Document Type : original article


1 Department of Motor Behavior, Faculty of Physical Education and Sport Sciences, Urmia University, Urmia, Iran

2 Department of Motor Behavior, Faculty of Physical Education and Sport Sciences, Urmia University, Urmia, Iran.

3 Department of Motor Behavior, Faculty of Physical Education and Sport Sciences, University of Tabriz, Tabriz, Iran.

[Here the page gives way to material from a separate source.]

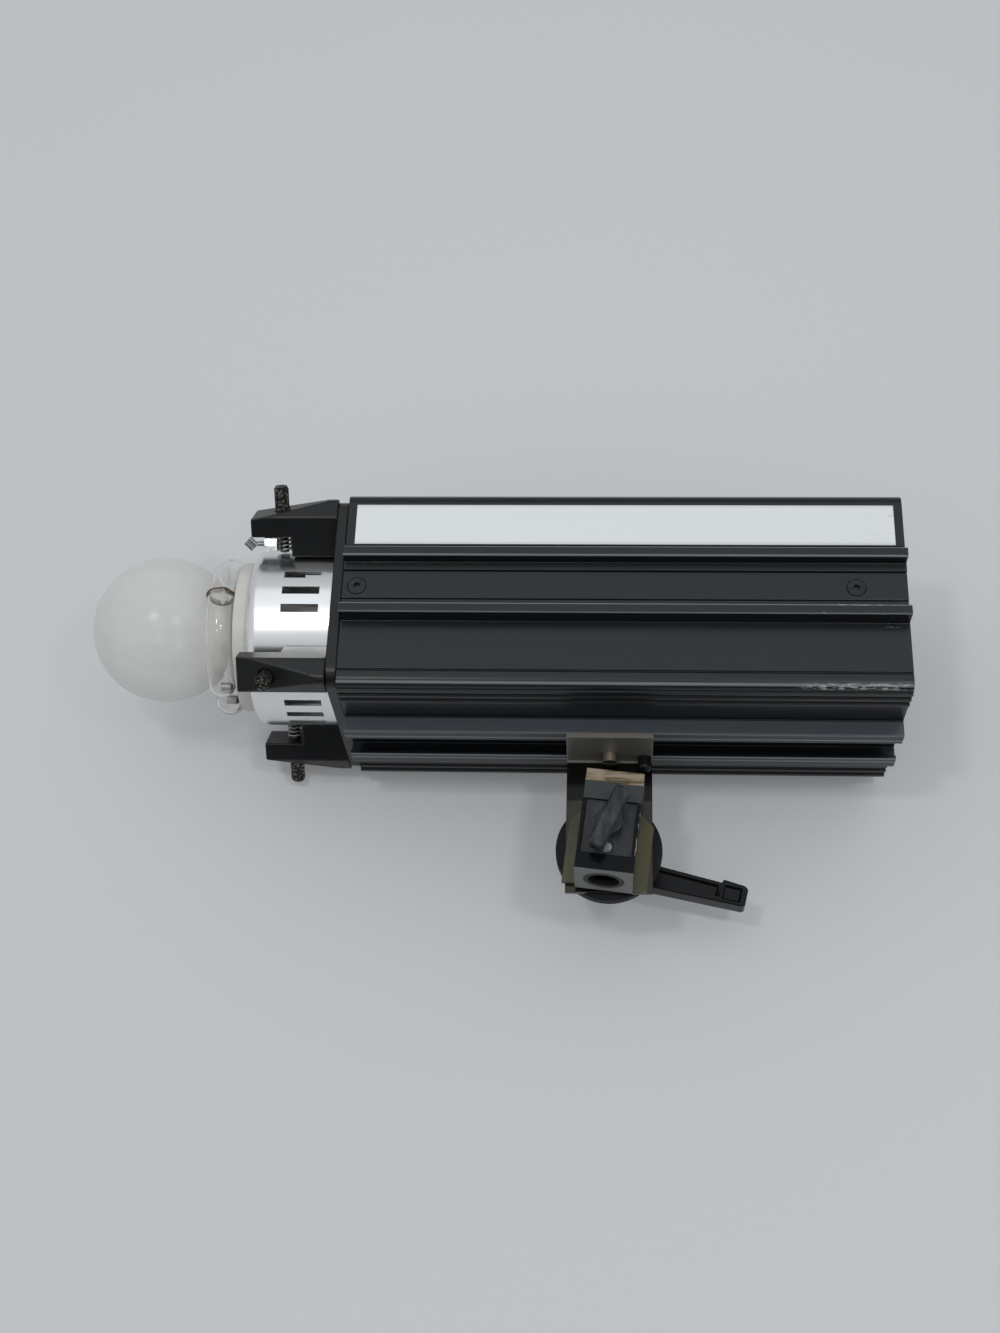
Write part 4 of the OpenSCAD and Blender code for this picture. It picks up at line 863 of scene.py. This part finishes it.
def backdrop(s):
    # the pale table top that the strobe lies on, with a soft shadow: seen from the strobe's side only
    f = Finish("paleTable", s["low"], 0.8)
    x, y, z = f.axes()
    colour = f.mix(z.step(*s["fade"]), s["low"], s["high"])
    f.put("Base Color", f.mix(f.noise(1.1, detail=2.0) * 0.12, s["lit"], s["patch"]))
    f.bump(f.noise(900.0), 0.02, 0.2)
    pale = f.add("ShaderNodeEmission", inputs={"Color": colour, "Strength": 1.0})
    even = seenRays(f, "Camera", "Glossy", "Transmission") * s["even"]
    shown = f.add("ShaderNodeMixShader", inputs={0: even, 1: Signal(f, f.shader.outputs[0]), 2: pale})
    clear = f.add("ShaderNodeBsdfTransparent")
    behind = f.add("ShaderNodeNewGeometry", output="Backfacing")
    oneSided = f.add("ShaderNodeMixShader", inputs={0: behind, 1: shown, 2: clear})
    f.tree.links.new(oneSided.socket, f.tree.nodes["Material Output"].inputs["Surface"])
    r, y = s["reach"], s["behind"] * mm
    mesh = bpy.data.meshes.new("table")
    mesh.from_pydata([(-r, y, -r), (r, y, -r), (r, y, r), (-r, y, r)], [], [(0, 1, 2, 3)])
    mesh.materials.append(f.material)
    table = bpy.data.objects.new("table", mesh)
    bpy.context.scene.collection.objects.link(table)


def areaLight(name, place, size, power, colour, target=(0, 0, 0.12)):
    data = bpy.data.lights.new(name, "AREA")
    data.shape, data.size, data.size_y = "RECTANGLE", size[0], size[1]
    data.energy, data.color = power, colour
    lamp = bpy.data.objects.new(name, data)
    lamp.location = place
    lamp.rotation_mode = "QUATERNION"
    lamp.rotation_quaternion = (Vector(target) - Vector(place)).to_track_quat("-Z", "Y")
    bpy.context.scene.collection.objects.link(lamp)


# place, size, power and colour of each light
lightRig = dict(
    window=((-0.1, -1.7, 0.80), (2.6, 1.2), 3.8, (0.90, 0.96, 1.0)),
    lampLeft=((-0.444, -1.57, -0.008), (0.14, 0.14), 3.0, (1.0, 0.995, 0.98)),
    lampRight=((0.522, -1.366, -0.144), (0.14, 0.14), 2.3, (1.0, 0.995, 0.98)),
)
roomSize = dict(front=0.63, lessAbove=0.12, lessBelow=0.56, below=(-0.55, -0.85), tint=(0.955, 0.98, 1.0),
                seen=(0.575, 0.585, 0.60))
cameraSize = dict(place=(0.001458, -0.85925, -0.302165), right=(0.99806, 0.05237, 0.03367),
                  down=(0.00711, 0.44146, -0.89725), ahead=(-0.06186, 0.89575, 0.44023),
                  lens=48.03, sensor=36.0, shift=(0.0017, 0.0009), clip=(0.05, 50.0))


def room(s):
    # even light from all round, weaker overhead and dark underfoot; the camera sees a pale wall
    world = bpy.data.worlds.new("room")
    bpy.context.scene.world = world
    world.use_nodes = True
    n = Nodes(world.node_tree)
    up = n.split(n.add("ShaderNodeTexCoord", output="Generated"))[2]
    strength = s["front"] - up.larger(0.0) * s["lessAbove"] - up.step(*s["below"]) * s["lessBelow"]
    soft = n.add("ShaderNodeBackground", inputs={"Color": (*s["tint"], 1.0), "Strength": strength})
    wall = n.add("ShaderNodeBackground", inputs={"Color": (*s["seen"], 1.0), "Strength": 1.0})
    seen = seenRays(n, "Camera", "Transmission")
    both = n.add("ShaderNodeMixShader", inputs={0: seen, 1: soft, 2: wall})
    n.tree.links.new(both.socket, n.tree.nodes["World Output"].inputs["Surface"])


def placeCamera(c):
    # the camera's axes in the shared frame: right, down and ahead
    view = bpy.data.cameras.new("view")
    view.sensor_width, view.lens = c["sensor"], c["lens"]
    view.shift_x, view.shift_y = c["shift"]
    view.clip_start, view.clip_end = c["clip"]
    camera = bpy.data.objects.new("view", view)
    turn = Matrix([c["right"], [-v for v in c["down"]], [-v for v in c["ahead"]]]).transposed().to_4x4()
    camera.matrix_world = Matrix.Translation(c["place"]) @ turn
    bpy.context.scene.collection.objects.link(camera)
    bpy.context.scene.camera = camera


backdrop(tableSize)
for name, (place, size, power, colour) in lightRig.items():
    areaLight(name, place, size, power, colour)
room(roomSize)
placeCamera(cameraSize)
bpy.context.scene.view_settings.view_transform = "Standard"
print("stage set")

Background: Despite the growing body of research showing the effectiveness of motor interventions for children both physically and cognitively, there is still a lack of sufficient information regarding the effects of different motor programs and finding suitable interventions to improve motor and cognitive skills in early childhood. This study was conducted to investigate and compare the effects of cognitive and metacognitive factors in motor interventions on the motor and cognitive skills of preschool children.
Methods: Sixty-six 6-year-old children (32 girls, 34 boys) participated in this study and were randomly assigned to three experimental groups (motor group (7 girls, 10 boys), motor-cognitive group (8 girls, 8 boys), and motor-metacognitive group (7 girls, 9 boys)) along with a control group (10 girls, 7 boys). The participants in all three experimental groups received a motor program specific to their group for 18 sessions. The Bruininks-Oseretsky test of motor proficiency (BOT-2), the Toulouse-Pieron cancellation test (TP), and the Head-Toes-Knees-Shoulders task (HTKS) were used to collect data. Multivariate repeated measures and multivariate analysis of covariance were used for data analysis.
Results: The findings showed that, compared to the control group, the improvement of cognitive skills in the motor-cognitive group was more than that in the motor and motor-metacognitive groups (p < 0.05). Also, the improvement of motor skills in the motor-metacognitive group was more than that in the motor and motor-cognitive groups (p < 0.05).
Conclusion: According to the results obtained, it seems that if motor interventions are combined with cognitive and metacognitive activities, they can have more cognitive and motor benefits for preschool children.